January 21, 2014 | by Nicole White
However, what’s true for the majority of people in the United States is not true for the Asian population. Stomach cancer, or gastric cancer, is much more common among that community and tends to affect younger people. In fact, gastric cancer is twice as common among Asians and Pacific Islanders in Los Angeles County as it is among people nationwide.
“In most Asian countries, they have screening programs for gastric cancer,” said Joseph Kim, a surgical oncologist at City of Hope who specializes in gastrointestinal cancers. “By age 40, most people are receiving regular endoscopies.”
However, such screening is less common in the United States, having never become as standard as preventive mammograms, colonoscopies and Pap smears. Insurance will often cover an endoscopy only if a patient shows additional risk factors, such as infection with Helicobacter pylori, or H. pylori.
The bacterium grows in the mucus layer that coats the inside of the stomach, and it’s found in the stomach of about two-thirds of the world population, especially in developing countries.
H. pylori secretes an enzyme that converts urea in the stomach to ammonia. This neutralizes the acidity of the stomach, making it a more welcoming environment for the bacterium. Further, the spiral shape of the bacterium allows it to burrow through the mucus layer and attach to the cells lining the inner surface of the stomach.
The bacterium, which can be detected with a breath test, is considered an important cause of gastric cancer, especially noncardia gastric cancer (stomach cancer in any area except the top portion where it joins the esophagus), according to the National Cancer Institute.

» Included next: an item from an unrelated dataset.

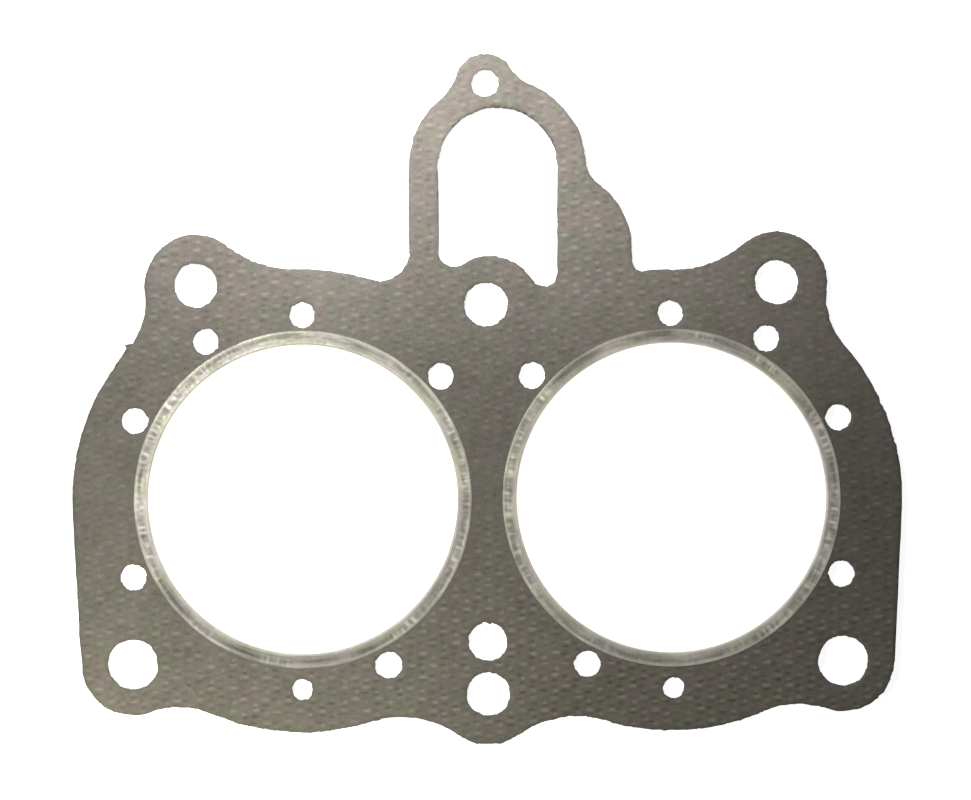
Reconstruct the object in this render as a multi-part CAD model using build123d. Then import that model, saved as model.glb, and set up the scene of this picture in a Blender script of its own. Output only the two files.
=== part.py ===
from build123d import *
import os
from math import atan2, ceil, cos, floor, hypot, pi, radians, sin, sqrt

# Composite cylinder head gasket for one pair of liquid-cooled cylinders.
# A thin tanged steel core carries a soft facing on each side, and a folded
# steel fire ring grips the edge of each bore.
#
# Frame, in millimetres: the origin is midway between the two bore axes, on
# the face that meets the cylinder block. +X runs along the pair, +Y points
# to the arch round the camshaft drive tunnel, and +Z to the cylinder head.

# Stack, from the block up
core_t = 0.2
facing_t = 0.6

# Windows pierced in the core, each left by a pair of tangs bent into the facings
window_w = 1.9
window_h = 1.3
window_margin = 0.8  # from a window to the nearest edge of the core
window_column = 2.775  # spacing along X, where every other column is half a row up
window_row = 5.62
window_shift = (0.2, 1.5)  # from the origin to one window's centre

# Fire rings
ring_bore_d = 77.2
ring_steel_t = 0.25
ring_flange_w = 3.55
ring_proud = 0.1  # flange above the facing before the gasket is clamped
ring_bend_r = 0.5  # outside of the fold round the edge of the sheets
edge_gap = 0.1  # between the fold and the edge of the sheets
flange_gap = 0.05  # round the outer edge of a flange

bore_web = 14.8  # between the two bore openings

# Six studs: two pairs at the corners and one pair between the bores
stud_hole_d = 10.9
dowel_hole_d = 12.5  # the lower corner studs pass through hollow dowels
upper_stud_land = 17.65  # ring edge to stud axis, along a radius of the bore
upper_stud_angle = 63.7
dowel_land = 16.95
dowel_angle = -43.8
centre_top_land = 24.7
centre_bottom_land = 24.9

# Hole for the small bolt at the tip of the arch
tip_hole_d = 6.65
tip_land = 6.1  # arch opening to the hole's axis

# Coolant and oil holes
oil_hole_d = 9.6
oil_hole_gap = 13.1  # up from the axis of the lower centre stud
coolant_land = 4.1  # ring edge to hole axis
coolant_holes = [  # angle about the right bore, further out, diameter
    (90.0, -0.2, 6.35),
    (58.8, 0.0, 6.4),
    (138.5, 0.0, 6.5),
    (25.4, 0.0, 6.5),
    (-24.4, 0.25, 6.5),
    (-117.1, 0.3, 6.6),
    (-89.6, 1.25, 5.2),
]

# Arch opening, with heights above the axis of the upper centre stud
arch_w = 29.7
arch_shift = 3.05  # to the right of the middle line
arch_rise = 34.25  # to the centre of its round top
boss_r = 12.05  # round the upper centre stud hole, which stands into the arch
boss_shift = 1.0
arch_corner_r = 4.0
arch_corner_rise = 13.45
pocket_r = 3.3
pocket_rise = 7.8

# Outer edge
stud_lobe_r = 12.65
tip_lobe_r = 7.4
arch_wall = 7.3
rim_land = 15.35  # ring edge to outer edge
bottom_rim_land = 15.9
top_right_rim_land = 14.8
shoulder_r = 20.1  # round swelling beside the foot of the arch
shoulder_shift = 16.4
shoulder_side = 2.95  # straight side between the shoulder and the hollow at its foot
flank_r = 18.0  # hollows in the edge
dowel_hollow_r = 22.0
centre_hollow_r = 24.5
top_hollow_r = 26.0
right_foot_r = 2.7
left_foot_r = 7.4
notch_r = 7.0
tip_hollow_r = 11.0

# Tolerances of the outlines
shortest_line = 0.001  # a straight join below this length is left out
lean_digits = 9  # so that rounds which only just touch count as touching

# Worked out from the sizes above
body_t = 2 * facing_t + core_t
press_depth = ring_steel_t - ring_proud
gripped_t = body_t - 2 * press_depth
ring_r = ring_bore_d / 2
ring_outer_r = ring_r + ring_flange_w
sheet_bore_r = ring_r + ring_bend_r + edge_gap
bore_x = (ring_bore_d + bore_web) / 2
arch_r = arch_w / 2


def height_on_middle(land):
    """Distance along the middle line to a point that lies one land away from both rings."""
    return sqrt((ring_outer_r + land) ** 2 - bore_x**2)


def from_bore(radius, angle):
    """Point at a radius and angle about the right bore's axis."""
    return bore_x + radius * cos(radians(angle)), radius * sin(radians(angle))


def mirrored(point):
    return -point[0], point[1]


upper_stud = from_bore(ring_outer_r + upper_stud_land, upper_stud_angle)
dowel = from_bore(ring_outer_r + dowel_land, dowel_angle)
centre_top_y = height_on_middle(centre_top_land)
centre_bottom_y = -height_on_middle(centre_bottom_land)
oil_hole_y = centre_bottom_y + oil_hole_gap
arch_y = centre_top_y + arch_rise
tip_hole_y = arch_y + arch_r + tip_land


def nested(first, second, radius):
    """Hollow arc that touches two round lobes, on the right of the way from first to second."""
    (x1, y1, r1), (x2, y2, r2) = first, second
    gap = hypot(x2 - x1, y2 - y1)
    ux, uy = (x2 - x1) / gap, (y2 - y1) / gap
    reach1, reach2 = r1 + radius, r2 + radius
    along = (reach1**2 - reach2**2 + gap**2) / (2 * gap)
    out = sqrt(reach1**2 - along**2)
    return x1 + along * ux + out * uy, y1 + along * uy - out * ux, -radius


def beside_line(line_x, radius, side, rim):
    """Hollow arc above a rim that also touches the upright line x = line_x, on one side of it."""
    rim_x, _, rim_r = rim
    x = line_x + side * radius
    return x, sqrt((rim_r + radius) ** 2 - (x - rim_x) ** 2), -radius


def rolling_loop(rounds):
    """Closed wire that runs anticlockwise over round lobes and through hollows.

    Each round is x, y and radius, and a hollow's radius is negative. Rounds
    that don't touch are joined by the straight line that both touch.
    """
    leave, arrive = [], []
    for (x1, y1, r1), (x2, y2, r2) in zip(rounds, rounds[1:] + rounds[:1]):
        gap = hypot(x2 - x1, y2 - y1)
        ux, uy = (x2 - x1) / gap, (y2 - y1) / gap
        lean = max(-1.0, min(1.0, round((r1 - r2) / gap, lean_digits)))
        rise = sqrt(1 - lean**2)
        nx, ny = lean * ux + rise * uy, lean * uy - rise * ux
        leave.append((x1 + r1 * nx, y1 + r1 * ny))
        arrive.append((x2 + r2 * nx, y2 + r2 * ny))
    edges = []
    for i, (x, y, r) in enumerate(rounds):
        start, end = arrive[i - 1], leave[i]
        a = atan2(start[1] - y, start[0] - x)
        b = atan2(end[1] - y, end[0] - x)
        turn = (b - a) % (2 * pi) if r > 0 else -((a - b) % (2 * pi))
        middle = x + abs(r) * cos(a + turn / 2), y + abs(r) * sin(a + turn / 2)
        edges.append(ThreePointArc(start, middle, end))
        if hypot(arrive[i][0] - end[0], arrive[i][1] - end[1]) > shortest_line:
            edges.append(Line(end, arrive[i]))
    return Wire(edges)


def outer_edge():
    """Outer edge, from the lower centre stud round the right side, the arch and the left side."""
    right_rim = bore_x, 0.0, ring_outer_r + rim_land
    right_bottom = bore_x, 0.0, ring_outer_r + bottom_rim_land
    right_top = bore_x, 0.0, ring_outer_r + top_right_rim_land
    centre_lobe = 0.0, centre_bottom_y, stud_lobe_r
    dowel_lobe = *dowel, stud_lobe_r
    upper_lobe = *upper_stud, stud_lobe_r
    right_foot = beside_line(shoulder_shift + shoulder_r, right_foot_r, 1, right_top)
    shoulder = shoulder_shift, right_foot[1] + shoulder_side, shoulder_r
    arch = arch_shift, arch_y, arch_r + arch_wall
    tip = 0.0, tip_hole_y, tip_lobe_r

    def mirror_round(round_):
        return *mirrored(round_), round_[2]

    left_rim = mirror_round(right_rim)
    flank = nested(right_rim, upper_lobe, flank_r)
    dowel_hollow = nested(right_bottom, dowel_lobe, dowel_hollow_r)
    centre_hollow = nested(centre_lobe, right_bottom, centre_hollow_r)
    return rolling_loop(
        [
            centre_lobe,
            centre_hollow,
            right_bottom,
            dowel_hollow,
            dowel_lobe,
            right_rim,
            flank,
            upper_lobe,
            nested(upper_lobe, right_top, top_hollow_r),
            right_top,
            right_foot,
            shoulder,
            nested(shoulder, arch, notch_r),
            arch,
            nested(arch, tip, tip_hollow_r),
            tip,
            nested(tip, arch, tip_hollow_r),
            arch,
            beside_line(arch_shift - arch_r - arch_wall, left_foot_r, -1, left_rim),
            left_rim,
            mirror_round(nested(upper_lobe, right_rim, top_hollow_r)),
            mirror_round(upper_lobe),
            mirror_round(flank),
            left_rim,
            mirror_round(dowel_lobe),
            mirror_round(dowel_hollow),
            mirror_round(right_bottom),
            mirror_round(centre_hollow),
        ]
    )


def arch_opening():
    """Opening for the drive tunnel, with the upper centre stud's boss standing into its foot."""
    return rolling_loop(
        [
            (boss_shift, centre_top_y, -boss_r),
            (arch_shift + arch_r - pocket_r, centre_top_y + pocket_rise, pocket_r),
            (arch_shift, arch_y, arch_r),
            (arch_shift - arch_r + arch_corner_r, centre_top_y + arch_corner_rise, arch_corner_r),
        ]
    )


def round_holes():
    """Centre and diameter of every round hole outside the bores."""
    holes = [
        (0.0, centre_top_y, stud_hole_d),
        (0.0, centre_bottom_y, stud_hole_d),
        (0.0, oil_hole_y, oil_hole_d),
        (0.0, tip_hole_y, tip_hole_d),
    ]
    pairs = [(*upper_stud, stud_hole_d), (*dowel, dowel_hole_d)]
    for angle, further_out, diameter in coolant_holes:
        radius = ring_outer_r + coolant_land + further_out
        pairs.append((*from_bore(radius, angle), diameter))
    for x, y, diameter in pairs:
        holes += [(x, y, diameter), (-x, y, diameter)]
    return holes


def sheet_face():
    """The gasket's flat shape, with its bores opened to sit in the fire rings."""
    flat = make_face(outer_edge()) - make_face(arch_opening())
    flat -= [Pos(x, y) * Circle(d / 2) for x, y, d in round_holes()]
    flat -= [Pos(x, 0) * Circle(sheet_bore_r) for x in (-bore_x, bore_x)]
    return flat.face()


def lattice(low, high, start, step):
    """Places from low to high that lie whole steps from start."""
    first = ceil((low - start) / step)
    last = floor((high - start) / step)
    return [(i, start + i * step) for i in range(first, last + 1)]


def windows(flat):
    """Outline of each pierced window that stays clear of the sheet's edges."""
    box = flat.bounding_box()
    reach_x = window_w / 2 + window_margin
    reach_y = window_h / 2 + window_margin
    corners = [(-reach_x, -reach_y), (reach_x, -reach_y), (reach_x, reach_y), (-reach_x, reach_y)]
    outlines = []
    for column, x in lattice(box.min.X, box.max.X, window_shift[0], window_column):
        first_y = window_shift[1] + column % 2 * window_row / 2
        for _, y in lattice(box.min.Y, box.max.Y, first_y, window_row):
            if all(flat.is_inside(Vector(x + dx, y + dy, 0)) for dx, dy in corners):
                outlines.append(Wire.make_rect(window_w, window_h, Plane((x, y, 0))))
    return outlines


def core(bottom_z):
    """Steel core with its pierced windows."""
    flat = sheet_face()
    pierced = Face(flat.outer_wire(), [*flat.inner_wires(), *windows(flat)])
    return Pos(0, 0, bottom_z) * extrude(pierced, core_t)


def facing(bottom_z, pressed_z):
    """Soft facing, pressed thinner from pressed_z up for each fire ring's flange."""
    flange_room = ring_outer_r + flange_gap
    shape = Pos(0, 0, bottom_z) * extrude(sheet_face(), facing_t)
    for x in (-bore_x, bore_x):
        shape -= Pos(x, 0, pressed_z) * extrude(Circle(flange_room), press_depth)
    return shape


def fire_ring(x):
    """Steel strip folded into a U round the edge of a bore, with a flange on each face."""
    depth = gripped_t + 2 * ring_steel_t
    folded = Rectangle(ring_flange_w, depth, align=(Align.MIN, Align.CENTER))
    folded = fillet(folded.vertices().sort_by(Axis.X)[:2], ring_bend_r)
    grip = Rectangle(ring_flange_w, gripped_t, align=(Align.MIN, Align.CENTER))
    grip = fillet(grip.vertices().sort_by(Axis.X)[:2], ring_bend_r - ring_steel_t)
    section = folded - Pos(ring_steel_t, 0) * grip
    upright = Plane.XZ * Pos(ring_r, body_t / 2) * section
    return Pos(x, 0, 0) * revolve(upright, Axis.Z)


pieces = {
    "block_side_facing": facing(0.0, 0.0),
    "steel_core": core(facing_t),
    "head_side_facing": facing(facing_t + core_t, body_t - press_depth),
    "left_fire_ring": fire_ring(-bore_x),
    "right_fire_ring": fire_ring(bore_x),
}

os.makedirs("parts", exist_ok=True)
for name, shape in pieces.items():
    export_step(shape, f"parts/{name}.step")
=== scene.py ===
from functools import lru_cache
from math import atan2, ceil, cos, exp, hypot, pi, radians, sin, tanh

import bmesh
import bpy
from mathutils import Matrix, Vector, noise
from mathutils.kdtree import KDTree


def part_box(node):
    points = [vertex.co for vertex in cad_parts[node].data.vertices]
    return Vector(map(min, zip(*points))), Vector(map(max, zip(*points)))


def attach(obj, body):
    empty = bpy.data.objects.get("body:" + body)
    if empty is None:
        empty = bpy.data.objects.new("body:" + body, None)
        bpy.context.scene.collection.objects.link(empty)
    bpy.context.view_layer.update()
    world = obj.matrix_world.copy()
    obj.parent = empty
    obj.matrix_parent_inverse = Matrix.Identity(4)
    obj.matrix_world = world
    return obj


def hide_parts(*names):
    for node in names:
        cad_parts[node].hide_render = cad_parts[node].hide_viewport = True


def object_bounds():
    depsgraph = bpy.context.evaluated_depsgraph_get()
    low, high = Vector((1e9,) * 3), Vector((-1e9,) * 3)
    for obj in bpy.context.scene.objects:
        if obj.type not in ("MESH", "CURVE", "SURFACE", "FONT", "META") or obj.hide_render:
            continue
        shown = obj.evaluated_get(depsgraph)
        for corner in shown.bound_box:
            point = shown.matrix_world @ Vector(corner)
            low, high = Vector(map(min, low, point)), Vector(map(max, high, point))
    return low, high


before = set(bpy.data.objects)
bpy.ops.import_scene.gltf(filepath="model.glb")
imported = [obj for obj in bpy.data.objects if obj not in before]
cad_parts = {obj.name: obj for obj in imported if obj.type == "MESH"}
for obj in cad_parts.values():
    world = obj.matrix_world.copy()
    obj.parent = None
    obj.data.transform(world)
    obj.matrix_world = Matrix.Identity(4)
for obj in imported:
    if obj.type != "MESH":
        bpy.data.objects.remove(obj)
cad_low, cad_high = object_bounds()

MM = 0.001

# Bores and rings
BORE_X = 46.0 * MM
RING_R = 38.6 * MM
RING_OUTER_R = 42.15 * MM
RING_STEEL_T = 0.25 * MM
RING_BEND_R = 0.5 * MM
FLANGE_ROOM_R = 42.2 * MM

# Windows in the core, which print through the facings
WINDOW_COLUMN = 2.775 * MM
WINDOW_ROW = 5.62 * MM
WINDOW_SHIFT = (0.2 * MM, 1.5 * MM)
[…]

Southern California resident Donna An was diagnosed with stomach cancer at age 48. Several years before, she had suffered from soreness in her stomach and was diagnosed with H. pylori infection. Although similar symptoms later recurred, she didn't see a doctor right away and eventually was diagnosed with stomach cancer. After her diagnosis, she sought treatment at City of Hope, undergoing surgery, chemotherapy and radiation.
“I think the No.1 prevention is screening,” An said recently. “I thought, ‘Cancer, it’s not going to happen to me.’ A lot of people tell me they don’t want to see a doctor because they’re afraid something will come up. We’re all afraid of that. But get it done right away."
More screening is needed, Kim said, as is greater awareness of the risk within the Asian community. Through a partnership with Seoul National University Hospital, one of South Korea’s largest and most reputable teaching hospitals, Kim is exploring opportunities to offer some screenings for H. pylori to those communities most at risk.
As An said: "Even if you’re diagnosed with cancer, the best way is to find out at the early stage.”